Som mou is a garlic sausage very appreciated as an appetizer. It is also an essential ingredient in the preparation of Nem Tha Dua. The Vietnamese version of the sausage is sweeter than the Lao version and is sold in Asian grocery stores under the name of nem chua. The natural color of the sausage is slightly brownish. The food manufacturers add sulfites to keep the pink color of the meat. In this recipe I use red coloring.
For those who are new to the fermentation process, please read this page first.
For 5 sausages of 200 g
750 g pork tenderloin, ground
150 g pork rind
35 g crushed garlic
40 g cooked sticky rice, washed and drained
20 g salt
6 drops of red food coloring (optional)
1 teaspoon of glutamate (optional)
5 chilies (optional)
In a saucepan, cook the pork rind in boiling water for 30 minutes. Drain and let cool. Remove any fat residue on the rind, cut into thin strips and set aside.
In a large bowl, mix the ground pork and red coloring until the color is homogeneous.
Add salt and glutamate and knead for 3 minutes.
Add glutinous rice and knead for 3 minutes.
Add garlic and knead for 3 minutes.
Add the pork rind and knead for another minute.
Wrap about 200 g of the mixture with 1 chili pepper in a very thick cling film (you can also use a freezer bag). Tighten the sausage by turning the ends. Secure with rubber bands. Repeat for the remaining mixture.

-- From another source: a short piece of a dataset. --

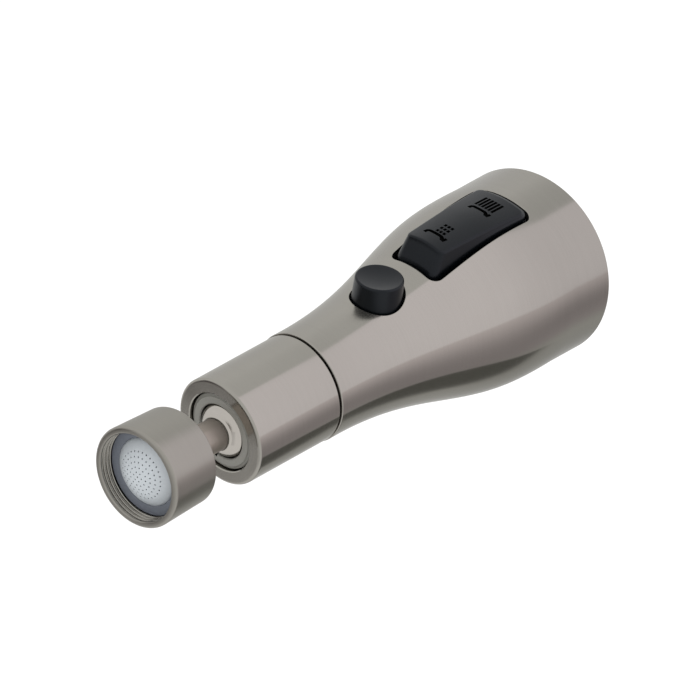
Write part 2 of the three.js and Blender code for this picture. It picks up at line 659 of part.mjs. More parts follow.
function waterwayBody() {
  const outside = revolve(
    [
      [waterwayStart, VALVE_BORE],
      [waterwayStart, sealGroove.inner],
      [sealCentre + O_RING + GAP, sealGroove.inner],
      [sealCentre + O_RING + GAP, sealGroove.outer],
      [waterwayStart, sealGroove.outer],
      [waterwayStart, socketPieceRadius],
      [NECK_SEAL_STATION - O_RING - GAP, socketPieceRadius],
      [NECK_SEAL_STATION - O_RING - GAP, neckGrooveRadius],
      [NECK_SEAL_STATION + O_RING + GAP, neckGrooveRadius],
      [NECK_SEAL_STATION + O_RING + GAP, socketPieceRadius],
      [collarStart, socketPieceRadius],
      [collarStart, spigotRadius],
      [collarStart + COLLAR_WIDTH, spigotRadius],
      [collarStart + COLLAR_WIDTH, TUBE_RADIUS],
      [blockStart, TUBE_RADIUS],
      [blockStart, BLOCK_RADIUS],
      [blockEnd, BLOCK_RADIUS],
      [chamberBack, chamberBore - CHAMBER_HAUNCH],
      [chamberBack, chamberRadius - CHAMFER],
      [chamberBack + CHAMFER, chamberRadius],
      [chamberEnd, chamberRadius],
      [chamberEnd, chamberBore],
      [chamberFloor, chamberBore],
      [chamberFloor, OUTLET_BORE],
      [spoolBoreEnd, OUTLET_BORE],
      [spoolBoreEnd, SPOOL_BORE],
      [spoolBoreStart, SPOOL_BORE],
      [spoolBoreStart, TUBE_BORE],
      [valvePocketEnd, TUBE_BORE],
      [valvePocketEnd, VALVE_BORE],
    ],
    FACETS_BODY,
  );
  const atScrews = (start, end, radius, facets) =>
    screwAngles.map((turn) =>
      rod(start, end, radius, facets).translate(0, ...polar(FACE_SCREW_CIRCLE, turn)),
    );
  const bossRadius = SCREW_RADIUS + BOSS_WALL;
  const screwBore = SCREW_RADIUS + GAP;
  const weirBottom = WEIR_TOP - WEIR_THICKNESS;
  const portHalf = PORT_WIDTH / 2;
  const portReach = TURRET_RADIUS + OVERCUT;
  const port = (start, bottom) =>
    box(start, start + portReach, -portHalf, portHalf, bottom, bottom + PORT_HEIGHT);
  return cut(
    join(
      outside,
      upright(-TURRET_BOTTOM, TURRET_TOP, TURRET_RADIUS, FACETS_INNER, buttonStation),
      ...atScrews(chamberFloor - EMBED, deckBack - GAP, bossRadius, FACETS_SMALL),
    ),
    upright(WEIR_TOP, TURRET_TOP + OVERCUT, CHAMBER_RADIUS, FACETS_INNER, buttonStation),
    upright(-CHAMBER_FLOOR, weirBottom, CHAMBER_RADIUS, FACETS_INNER, buttonStation),
    upright(weirBottom - OVERCUT, WEIR_TOP + OVERCUT, WEIR_HOLE, FACETS_SMALL, buttonStation),
    port(buttonStation - portReach, weirBottom - PORT_HEIGHT),
    port(buttonStation, WEIR_TOP),
    box(leverFront, leverRear, -leverSlotHalf, leverSlotHalf, 0, BLOCK_RADIUS + OVERCUT),
    ...frameScrews.map((x) =>
      upright(BLOCK_RADIUS - SCREW_DEPTH, BLOCK_RADIUS + OVERCUT, screwBore, FACETS_PIN, x),
    ),
    ...atScrews(chamberFloor - FACE_SCREW_BITE, deckBack, screwBore, FACETS_PIN),
  );
}
piece("waterway_body", waterwayBody(), MOULDED_GREY);
piece("ball_seal", ring(sealCentre, sealRadius, O_RING), BLACK_RUBBER);
piece("neck_seal", ring(NECK_SEAL_STATION, neckSealRadius, O_RING), BLACK_RUBBER);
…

Place the sausages in an airtight container and store at room temperature away from light for 4 days. You can then let the sausages improve in the refrigerator for a few days.
The success of the sausage will depend on your kneading and the tightness of the packaging. It is also important to take pieces of pork without fat. The classic ground pork sold in stores is not suitable.